El martirio de Santa Lucía no es otra cosa que la
culminación de la entrega total de su vida a Jesucristo, por medio de la
consagración de su cuerpo y su alma. El sentido de la consagración a Jesucristo
es entregarle a Él todo su ser, su cuerpo y su alma, para que Jesucristo tome
posesión de ella y haga de ella su morada. Pero para que esto suceda, el alma
debe ser pura en cuerpo y alma, además de estar en estado de gracia
santificante. Santa Lucía se consagró desde muy pequeña a Jesucristo,
ofreciéndole su virginidad, lo cual quiere decir que ella quería que su cuerpo
no solo no tuviera amores terrenos –aun cuando estos amores terrenos sean
buenos y puros, como el verdadero amor esponsal-, sino que estuviera todo
consagrado al amor esponsal celestial de Cristo Esposo. Santa Lucía consagra su
virginidad a Jesucristo, pero no porque no tuviera posibilidad de contraer
matrimonio –al contrario-, sino porque su amor espiritual, puro y sobrenatural
por Jesucristo Esposo, era mucho más grande que el amor a cualquier esposo
terreno. Por eso debía consagrar su cuerpo, su virginidad, para que le
perteneciera, en su cuerpo, en su totalidad, a Jesucristo.

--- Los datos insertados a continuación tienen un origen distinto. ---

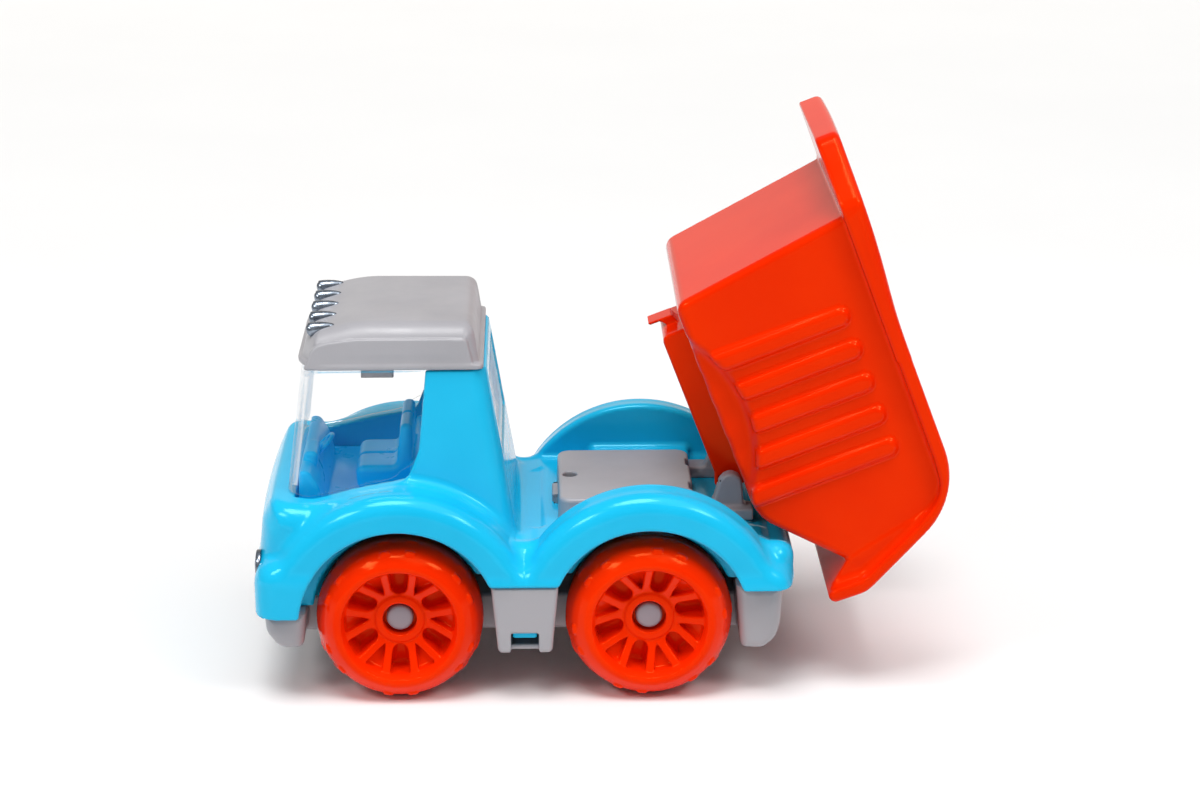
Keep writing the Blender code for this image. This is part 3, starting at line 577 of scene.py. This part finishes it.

Pero Santa Lucía no solo consagró el cuerpo, sino que
también consagró su alma, para que esta fuera morada de la Trinidad y su
corazón altar donde Jesús Eucaristía fuera amado y adorado. Para eso, Santa
Lucía debió rechazar las impurezas del alma, así como debió rechazar las
impurezas del cuerpo; la diferencia es que las impurezas del alma son la
mentira, la falsedad, el cinismo, la hipocresía, y sobre todo, la apostasía de
la Fe, es decir, abandonar a Jesucristo por los falsos ídolos del mundo. Es por
esta razón que la apostasía se compara, con toda justicia, al adulterio: así
como en el adulterio el cuerpo se entrega a quien no es el cónyuge, manchándolo
con esta grave falta, así en la apostasía y en la idolatría el alma y el corazón
se entregan a los ídolos, que no son otra cosa que demonios. Un católico
idólatra, como por ejemplo, aquel que le prende velas y le reza al Gauchito
Gil, a la Difunta Correa, a San La Muerte, o usa la cinta roja contra la
envidia, o cree en supersticiones, como el árbol gnóstico de la vida, o
cualquier otra superstición, es un adúltero espiritual, porque comete adulterio
con los ídolos paganos, que no son otra cosa que demonios. Abandonan al Hijo de
Dios, que dio por ellos su vida en la cruz y la continúa dando en la
Eucaristía, por los demonios, que solo quieren su eterna condenación.
La
consagración de su cuerpo y de su alma tuvo su coronación en Santa Lucía con el
martirio, es decir, con el don de su vida de modo cruento, con derramamiento de
sangre. Si a lo largo de su vida había entregado en secreto su cuerpo y su alma
a Jesucristo, ahora, para gloria de Dios, Santa Lucía entrega su cuerpo y su
alma de forma pública, eligiendo la muerte antes que dejar de poseer el Amor de
Cristo. Por último, el fundamento tanto de su consagración por amor a Cristo,
como de su martirio, no radica en ella, sino en Jesucristo, Rey de los
mártires, quien muere mártir en la cruz porque consagró su vida a nuestra
salvación, entregándose en su totalidad a Dios Padre en el ara de la cruz, para
donarnos a Dios Espíritu Santo y así conducirnos al cielo. Es de esta
consagración de su vida al Padre para salvarnos y de su muerte martirial en la
cruz, que Jesús hace partícipes a los santos mártires como Santa Lucía. Esto último
tiene mucha importancia para la vida espiritual: la consagración y el martirio
de Santa Lucía nos enseñan entonces que quien desea consagrarse a Jesucristo y
dar su vida por Él -en el testimonio cotidiano de su Evangelio y según el propio estado de vida-, es porque tiene en sí mismo al Espíritu Santo, donado por
Jesucristo y que hace partícipe al alma de su consagración y amor. Acudamos por lo tanto a
Santa Lucía para mantener siempre la pureza del cuerpo -la castidad-, y la
pureza del alma -la integridad de la fe-, según nos aconseja la Didajé, las
Enseñanzas de los Doce Apóstoles: “Buscarás cada día los rostros de los santos,
para hallar descanso en sus palabras”[1]. Solo así perteneceremos totalmente a Cristo, en cuerpo y alma, en el tiempo y en la eternidad.